AD: I never even thought that you would have to do research on when a particular store would come to the Midwest.
CT: We try to. So much of it is to satisfy us and to satisfy the obsessive-compulsive person that might bag us online.
AD: Was it horrible to see the destruction at the end? I know a lot of it is visual effects.
CT: The mall was sort of our big hurdle for Season 3. We gave it everything we had for months and months and months. We had a 100-plus people working on it, so it was a massive endeavor. But it was only one of three or four massive elements in Season 3. We got it where we wanted it to be, and we handed it off with tears of satisfaction but ready to have it out of our hair. It’s always satisfying when a set gets its due. It’s such a character of the season and it had its full run and was splashy throughout the season. It was nice to see it have its own send-off.
AD: Starcourt has its own character arc.
CT: Every season it seems like one of our sets gets really featured.
AD: I love the Russian underground hideout. Erica, Dustin, Steve and Robin go down the elevator and everything is symmetrical and there’s a lot of blue tones there. It reminded me a lot of Street Fighter in a way. Tell me about designing that.
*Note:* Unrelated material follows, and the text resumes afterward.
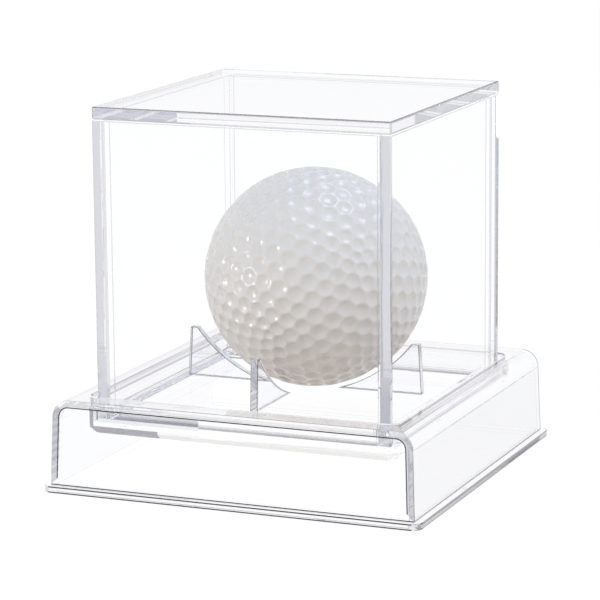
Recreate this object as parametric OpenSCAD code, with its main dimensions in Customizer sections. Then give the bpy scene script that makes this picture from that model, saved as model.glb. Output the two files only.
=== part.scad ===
// Clear display case for one golf ball.
// A square cover of five bonded clear panels drops into a moulded base tray.
// The ball stands on the tray's raised platform between four clear fins.
// Origin: middle of the foot flange's underside. X to the right, Y to the back, Z up.

/* [Ball] */
// Diameter of the ball
ball_d = 42.67; // [35:0.01:52]
// Depth of a dimple at its middle
dimple_depth = 0.24; // [0.1:0.02:0.4]
// Rows of dimples from one five-sided dimple to the next
dimple_rows = 8; // [4:1:8]
// How the ball happens to lie, turned about X, Y and Z
ball_turn = [-36.5, 16.1, 2.6]; // [-180:0.1:180]
// Gap between the ball and the platform under it
ball_gap = 0.3; // [0.1:0.1:0.5]
// How far the ball has rolled to the right of the middle
ball_roll = 2.6; // [0:0.1:3]

/* [Cover] */
// Free space between a ball in the middle and each wall
side_room = 6.265; // [5:0.005:9]
// Free space between the ball and the top panel
top_room = 11.88; // [6:0.01:20]
// Thickness of the clear panels
panel_t = 2.4; // [1.5:0.1:4]
// Bevel along every panel edge
panel_bevel = 0.25; // [0.1:0.05:0.5]

/* [Base] */
// Height of the base
base_h = 17.75; // [13:0.25:30]
// Wall thickness of the moulded tray
tray_wall = 1.25; // [1:0.05:2]
// Width of the rim from the well to the outer edge
rim_w = 5.95; // [5:0.05:12]
// Slope of the skirt from the upright, in degrees
skirt_draft = 2; // [0.5:0.5:5]
// Radius of the two rounded upper edges, left and right
edge_r = 3.3; // [2:0.1:6]
// How far the foot flange stands out from the skirt
flange_out = 1.35; // [0.5:0.05:4]
// Thickness of the foot flange
flange_t = 1.25; // [0.8:0.05:2]
// Corner radius of the foot flange
flange_r = 2; // [0.5:0.1:4]

/* [Well] */
// Depth of the channel that takes the cover, from the rim
well_depth = 5.85; // [5:0.05:9]
// Gap between the cover's walls and the well's wall
cover_gap = 0.35; // [0.2:0.05:0.8]
// Corner radius inside the well
well_r = 1; // [0.5:0.1:1.1]
// Bevel at the well's mouth and round its lower outer edge
well_bevel = 1.1; // [0.5:0.1:1.2]
// Height of the seat rib in the channel
seat_h = 1.2; // [0.6:0.1:2]
// Thickness of the seat rib
seat_t = 1; // [0.6:0.1:1.4]
// How far the platform lies below the rim
platform_drop = 1.9; // [1:0.05:3]
// Gap between the platform and the cover's walls
platform_gap = 0.4; // [0.2:0.05:1]
// Corner radius of the platform
platform_r = 1.6; // [1.5:0.1:3]

/* [Fins] */
// Thickness of a fin
fin_t = 1.5; // [1:0.1:3]
// Height of a fin
fin_h = 9.8; // [6:0.1:12]
// Width of the flat on top of a fin
fin_flat = 1.5; // [0.5:0.1:3]
// How much further out a fin's foot stands than its top
fin_lean = 0.6; // [0:0.1:1.5]
// How much larger than the ball's the radius of the fins' curve is
fin_slack = 6.765; // [4:0.005:9]
// How far the lowest point of the fins' curve would lie below the platform
fin_dip = 1.07; // [0.5:0.01:2]

/* [Hidden] */

clear = [0.88, 0.90, 0.95, 0.35];
clear_edge = [0.80, 0.82, 0.90, 0.45];
ball_white = [0.93, 0.93, 0.91];

// More than any size of the case, for cuts that run right through
beyond = 400;
// A little more than a face, for cuts that open it
past = 1;

// Heights
channel_z = base_h - well_depth;
platform_z = base_h - platform_drop;
cover_z = channel_z + seat_h;
ball_z = platform_z + ball_gap + ball_d / 2;
panel_z = ball_z + ball_d / 2 + top_room;

// Half widths, the two that aren't plain sums rounded to a hundredth
function to_hundredth(size) = round(size * 100) / 100;
inside_half = to_hundredth(ball_d / 2 + side_room);
cover_half = inside_half + panel_t;
well_half = cover_half + cover_gap;
tray_half = well_half + tray_wall;
platform_half = inside_half - platform_gap;
rim_half = well_half + rim_w;
skirt_half = to_hundredth(rim_half + base_h * tan(skirt_draft));
flange_half = skirt_half + flange_out;

// The fins' curve: a circle over the middle of the platform
curve_r = ball_d / 2 + fin_slack;
curve_h = curve_r - fin_dip;
fin_inner = sqrt(curve_r ^ 2 - (curve_h - fin_h) ^ 2);
fin_top = fin_inner + fin_flat;
fin_foot = fin_top + fin_lean;

// ---------- base tray ----------

// Square with round corners, centred, as exact arcs
module round_square(half, r) {
    square([2 * half, 2 * (half - r)], center = true);
    square([2 * (half - r), 2 * half], center = true);
    for (x = [-1, 1], y = [-1, 1])
        translate([x * (half - r), y * (half - r)]) circle(r = r, $fn = 48);
}

module round_block(half, r, z0, z1) {
    translate([0, 0, z0]) linear_extrude(z1 - z0) round_square(half, r);
}

// Square block with round corners that narrows by the well's bevel downwards
module bevel_block(top_half, r, z0) {
    z1 = z0 + well_bevel;
    low_half = top_half - well_bevel;
    corner = top_half - r;
    profile = [[-low_half, z0], [low_half, z0], [top_half, z1], [-top_half, z1]];
    for (turn = [0, 90])
        rotate([90, 0, turn]) linear_extrude(2 * corner, center = true) polygon(profile);
    for (x = [-corner, corner], y = [-corner, corner])
        translate([x, y, z0]) cylinder(well_bevel, r - well_bevel, r, $fn = 48);
}

// Cross-section of the skirt: flat top, leaning sides, round upper edges
module arch(half, height, r) {
    // Centre of the round edge, touching the top and the leaning side
    edge_x = half - (r + (height - r) * sin(skirt_draft)) / cos(skirt_draft);
    touch = [edge_x + r * cos(skirt_draft), height - r + r * sin(skirt_draft)];
    polygon([
        [-half, 0], [half, 0], touch, [edge_x, height],
        [-edge_x, height], [-touch.x, touch.y],
    ]);
    for (x = [-edge_x, edge_x])
        translate([x, height - r]) circle(r = r, $fn = 96);
}

// Front and back lean as the sides do, but keep crisp upper edges
module leaning_section(half, height) {
    top = half - height * tan(skirt_draft);
    polygon([[-half, 0], [half, 0], [top, height], [-top, height]]);
}

module skirt_form(half, height, r) {
    intersection() {
        rotate([90, 0, 0])
            linear_extrude(beyond, center = true) arch(half, height, r);
        rotate([90, 0, 90])
            linear_extrude(beyond, center = true) leaning_section(half, height);
    }
}

// The moulded wall that hangs under the well, with a bevelled lower edge
module tray_block() {
    z0 = channel_z - tray_wall;
    round_block(tray_half, well_r + tray_wall, z0 + well_bevel, base_h);
    bevel_block(tray_half, well_r + tray_wall, z0);
}

module skirt_hollow() {
    inner_half = skirt_half - tray_wall / cos(skirt_draft);
    difference() {
        union() {
            skirt_form(inner_half, base_h - tray_wall, edge_r - tray_wall);
            translate([0, 0, -past])
                linear_extrude(past) square(2 * inner_half, center = true);
        }
        tray_block();
    }
    round_block(platform_half - tray_wall, platform_r - tray_wall,
                -past, platform_z - tray_wall);
}

module well() {
    difference() {
        union() {
            round_block(well_half, well_r, channel_z, base_h + past);
            bevel_block(well_half + well_bevel, well_r + well_bevel, base_h - well_bevel);
        }
        round_block(platform_half, platform_r, channel_z - past, platform_z);
    }
}

// Low rib on the channel floor that the cover's lower edge stands on
module seat_rib() {
    middle = cover_half - panel_t / 2;
    translate([0, 0, channel_z]) linear_extrude(seat_h) difference() {
        square(2 * middle + seat_t, center = true);
        square(2 * middle - seat_t, center = true);
    }
}

module base_plinth() {
    color(clear) {
        difference() {
            union() {
                skirt_form(skirt_half, base_h, edge_r);
                round_block(flange_half, flange_r, 0, flange_t);
            }
            skirt_hollow();
            well();
        }
        seat_rib();
    }
}

// ---------- fins ----------

// Upright fin along +X, its inner edge hollowed by the circle over the ball
module fin(turn) {
    color(clear_edge)
        rotate([0, 0, turn])
            translate([0, fin_t / 2, platform_z]) rotate([90, 0, 0]) linear_extrude(fin_t)
                difference() {
                    polygon([[0, 0], [fin_foot, 0], [fin_top, fin_h], [0, fin_h]]);
                    translate([0, curve_h]) circle(r = curve_r, $fn = 180);
                }
}

module ball_fin_right() { fin(0); }
module ball_fin_back() { fin(90); }
module ball_fin_left() { fin(180); }
module ball_fin_front() { fin(270); }

// ---------- cover ----------

// Rectangle with its four corners cut off
module bevelled_rectangle(w, h) {
    b = panel_bevel;
    polygon([
        [b, 0], [w - b, 0], [w, b], [w, h - b],
        [w - b, h], [b, h], [0, h - b], [0, b],
    ]);
}

// Flat panel from one corner, with all twelve edges bevelled
module panel(size) {
    color(clear) intersection() {
        linear_extrude(size.z) bevelled_rectangle(size.x, size.y);
        translate([0, size.y, 0]) rotate([90, 0, 0])
            linear_extrude(size.y) bevelled_rectangle(size.x, size.z);
        rotate([90, 0, 90]) linear_extrude(size.x) bevelled_rectangle(size.y, size.z);
    }
}

module side_panel(x) {
    translate([x, -cover_half, cover_z])
        panel([panel_t, 2 * cover_half, panel_z - cover_z]);
}

// Stands between the two side panels
module cross_panel(y) {
    translate([-inside_half, y, cover_z])
        panel([2 * inside_half, panel_t, panel_z - cover_z]);
}

module cover_left_panel() { side_panel(-cover_half); }
module cover_right_panel() { side_panel(inside_half); }
module cover_front_panel() { cross_panel(-cover_half); }
module cover_back_panel() { cross_panel(inside_half); }

module cover_top_panel() {
    translate([-cover_half, -cover_half, panel_z])
        panel([2 * cover_half, 2 * cover_half, panel_t]);
}

// ---------- ball ----------
// Dimples lie on a grid drawn over the twenty faces of an icosahedron. Every
// second grid point is the sunk middle of a dimple, the rest are its rim.

grid = 2 * dimple_rows;
golden = (1 + sqrt(5)) / 2;
corners = [
    for (s = [-1, 1], t = [-1, 1])
        each [[0, s, t * golden], [s, t * golden, 0], [t * golden, 0, s]]
];
function joined(a, b) = abs(norm(corners[a] - corners[b]) - 2) < 0.01;
ridges = [for (a = [0:10], b = [a + 1:11]) if (joined(a, b)) [a, b]];
sides = [
    for (a = [0:9], b = [a + 1:10], c = [b + 1:11])
        if (joined(a, b) && joined(b, c) && joined(a, c)) [a, b, c]
];

// Numbering of the grid points: corners first, then ridges, then inside each side
per_ridge = grid - 1;
per_side = (grid - 1) * (grid - 2) / 2;
function ridge_number(a, b) =
    [for (n = [0:len(ridges) - 1]) if (ridges[n] == [min(a, b), max(a, b)]) n][0];
// Point that lies n steps from corner a towards corner b
function on_ridge(a, b, n) =
    len(corners) + ridge_number(a, b) * per_ridge + (a < b ? n : grid - n) - 1;
// Point i steps towards the side's second corner and j towards its third
function point_number(side, i, j) =
    let (a = sides[side][0], b = sides[side][1], c = sides[side][2])
    i == 0 && j == 0 ? a
    : i == grid ? b
    : j == grid ? c
    : j == 0 ? on_ridge(a, b, i)
    : i == 0 ? on_ridge(a, c, j)
    : i + j == grid ? on_ridge(b, c, j)
    : len(corners) + len(ridges) * per_ridge + side * per_side
      + (i - 1) * (grid - 1) - i * (i - 1) / 2 + j - 1;

function on_ball(v, i, j) =
    let (sunk = i % 2 == 0 && j % 2 == 0 ? dimple_depth : 0)
    v / norm(v) * (ball_d / 2 - sunk);
function side_point(side, i, j) =
    on_ball(corners[sides[side][0]] * (grid - i - j)
            + corners[sides[side][1]] * i + corners[sides[side][2]] * j, i, j);
function ridge_point(ridge, n) =
    on_ball(corners[ridge[0]] * (grid - n) + corners[ridge[1]] * n, n, 0);

ball_points = [
    for (v = corners) on_ball(v, 0, 0),
    for (ridge = ridges, n = [1:grid - 1]) ridge_point(ridge, n),
    for (side = [0:len(sides) - 1], i = [1:grid - 2], j = [1:grid - 1 - i])
        side_point(side, i, j),
];

// A side is drawn the other way round where its corners run anticlockwise
function outward(side) =
    cross(corners[sides[side][0]], corners[sides[side][1]]) * corners[sides[side][2]] < 0;
function facet(side, p, q, r) = outward(side) ? [p, q, r] : [r, q, p];
ball_faces = [
    for (side = [0:len(sides) - 1], i = [0:grid - 1], j = [0:grid - 1 - i]) each [
        facet(side, point_number(side, i, j), point_number(side, i + 1, j),
              point_number(side, i, j + 1)),
        if (i + j < grid - 1)
            facet(side, point_number(side, i + 1, j), point_number(side, i + 1, j + 1),
                  point_number(side, i, j + 1)),
    ],
];

module golf_ball() {
    color(ball_white)
        translate([ball_roll, 0, ball_z]) rotate(ball_turn)
            polyhedron(points = ball_points, faces = ball_faces);
}

base_plinth();
ball_fin_left();
ball_fin_front();
ball_fin_right();
ball_fin_back();
cover_front_panel();
cover_back_panel();
cover_left_panel();
cover_right_panel();
cover_top_panel();
golf_ball();
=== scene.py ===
"""Clear display case for one golf ball, as it is put together.

A moulded polystyrene base carries a well, a raised platform and four clear fins.
A cover of five bonded acrylic panels stands in the well, and the ball lies inside.
Everything is in metres, Z up, with the origin under the middle of the base.
"""

import math

import bmesh
import bpy
from mathutils import Matrix, Vector


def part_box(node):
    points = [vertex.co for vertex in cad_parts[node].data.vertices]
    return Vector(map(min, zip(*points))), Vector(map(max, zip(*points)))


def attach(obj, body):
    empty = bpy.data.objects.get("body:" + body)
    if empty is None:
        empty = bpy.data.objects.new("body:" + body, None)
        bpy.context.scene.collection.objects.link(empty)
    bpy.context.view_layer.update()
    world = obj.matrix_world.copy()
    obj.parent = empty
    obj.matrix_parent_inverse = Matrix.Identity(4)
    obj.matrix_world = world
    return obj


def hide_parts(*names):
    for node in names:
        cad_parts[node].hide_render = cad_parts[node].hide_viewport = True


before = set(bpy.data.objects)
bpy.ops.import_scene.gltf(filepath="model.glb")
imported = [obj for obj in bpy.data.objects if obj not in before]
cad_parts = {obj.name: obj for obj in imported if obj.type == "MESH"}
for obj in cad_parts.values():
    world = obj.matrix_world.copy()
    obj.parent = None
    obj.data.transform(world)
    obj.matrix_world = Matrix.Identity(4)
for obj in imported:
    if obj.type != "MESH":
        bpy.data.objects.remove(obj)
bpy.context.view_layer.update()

# ---------------------------------------------------------------------------
# Camera. A long lens a little above the case, turned to show the front and the
# right side, as a shop shows such a case.
# ---------------------------------------------------------------------------
MM = 0.001
camera_turn = math.radians(22.695)
camera_rise = math.radians(11.703)
camera_roll = math.radians(-0.494)
camera_distance = 575.66 * MM
camera_aim = Vector((-0.55, 0, 32.53)) * MM
sensor_width = 36
lens_length = 177.2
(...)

CT: I very much wanted it to feel like an extension of the mall. The dark, true purpose of it. We tried to keep a similarity in the angled architecture and we were also referencing a lot of Soviet, brutalist architecture in our concept work. The Duffer Brothers were adamant that it be kind of an underground, Hawkins version of the Death Star. That was our shorthand for it. The Duffers threw out there that we needed something with a sci-fi sheen to it.
AD: Yeah.
CT: With the show generally, while we are trying to do these outlandish, very design-y things, we are trying to ground it in this gritty, middle-class, small-town reality. Working-class small town. With this, we got to get really far-fetched and let these Russians have this underground chamber to transport us to another world. We wanted to go for it. The Duffers wanted this endlessly long tunnel and a sense of this epic scale although it was underground.